La garde des sceaux,

ministre de la justice,

Christiane Taubira
(1) Loi n° 2014-372. ― Travaux préparatoires : Sénat : Projet de loi n° 257 (2013-2014) ; Rapport de M. Jean-Pierre Sueur, au nom de la commission des lois, n° 284 (2013-2014) ; Texte de la commission n° 285 (2013-2014) ; Discussion et adoption, après engagement de la procédure accélérée, le 20 janvier 2014 (TA n° 64, 2013-2014). Assemblée nationale : Projet de loi, adopté par le Sénat, n° 1717 ; Rapport de M. Sébastien Pietrasanta, au nom de la commission des lois, n° 1732 ; Discussion et adoption le 11 février 2014 (TA n° 290). Assemblée nationale : Rapport de M. Sébastien Pietrasanta, au nom de la commission mixte paritaire, n° 1798 ; Discussion et adoption le 24 février 2014 (TA n° 308).
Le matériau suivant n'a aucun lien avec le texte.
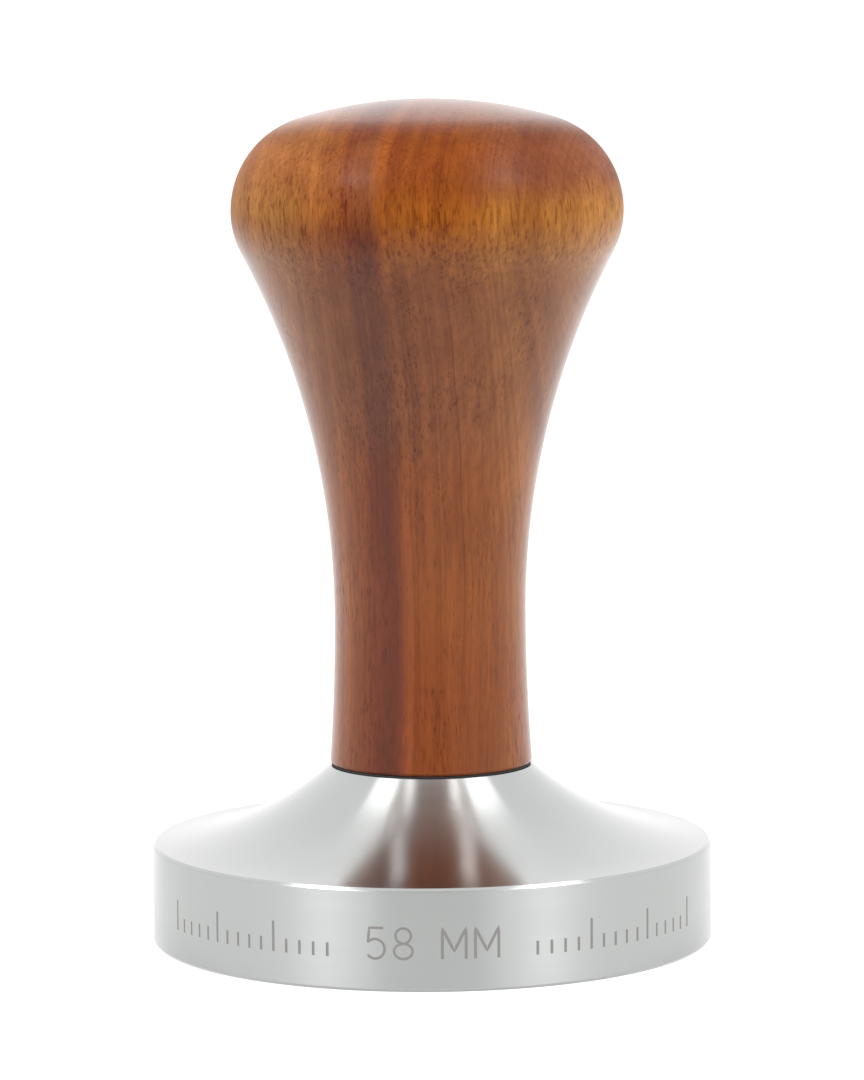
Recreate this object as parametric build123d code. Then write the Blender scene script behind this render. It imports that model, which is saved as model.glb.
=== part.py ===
"""Espresso tamper for 58 mm baskets: a turned steel base with a screwed-on wooden handle.

Millimetres, +Z up. The origin is the centre of the flat foot, and +Z is the turning axis that
every piece shares. Each piece is its own closed solid in parts/NODE.step.
"""

from build123d import *
import math
import os

# Steel base
BASE_DIAMETER = 58.35  # slides into a 58 mm basket
BAND_HEIGHT = 10.4  # straight wall, foot edge to rim
EDGE_CHAMFER = 0.3
SEAT_DIAMETER = 21.2  # flat land under the handle
SEAT_HEIGHT = 18.3
COVE_RADIUS = 31.7  # hollow sweep from the seat down to the rim

# Joining stud, an M8 x 1.25 set screw 25 mm long
THREAD_DIAMETER = 8.0
STUD_LENGTH = 25.0
STUD_IN_BASE = 12.0
STUD_CHAMFER = 0.8
SOCKET_ACROSS_FLATS = 4.0
SOCKET_DEPTH = 5.0

# Tapped hole in the base
HOLE_RELIEF = 1.0  # depth below the stud's end
HOLE_COUNTERSINK = 0.6
DRILL_POINT_ANGLE = 118.0

# Rubber gasket between base and handle
GASKET_THICKNESS = 0.18
GASKET_DIAMETER = 20.8
GASKET_BORE = 12.6
FACE_GAP = 0.01  # each side of the gasket

# Threaded insert in the handle
INSERT_DIAMETER = 12.0
INSERT_LENGTH = 15.0
THREAD_CLEARANCE = 0.1  # on the radius, between stud and insert
INSERT_CHAMFER = 0.5
INSERT_RECESS = 0.3  # insert face inside the handle's foot
SLOT_WIDTH = 1.6
SLOT_DEPTH = 2.0

# Wooden handle: five arcs, each tangent to the next
TOTAL_HEIGHT = 87.5
FOOT_DIAMETER = 21.15
FOOT_ROUNDING = 0.35
WAIST_DIAMETER = 19.94
WAIST_HEIGHT = 34.3
FLARE_RADIUS = 80.4  # hollow sweep from the waist up to the knob
KNOB_DIAMETER = 40.56
KNOB_HEIGHT = 76.0  # level of the widest circle
SHOULDER_RADIUS = 10.0  # round above the widest circle
BORE_RELIEF = 1.5  # depth past the insert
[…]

Sénat : Projet de loi, modifié par l'Assemblée nationale, n° 364 (2013-2014) ; Rapport de M. Jean-Pierre Sueur, au nom de la commission mixte paritaire, n° 374 (2013-2014) ; Texte de la commission n° 375 (2013-2014) ; Discussion et adoption le 24 février 2014 (TA n° 88, 2013-2014). ― Conseil constitutionnel : Décision n° 2014-693 DC en date du 25 mars 2014, publiée au Journal officiel de ce jour.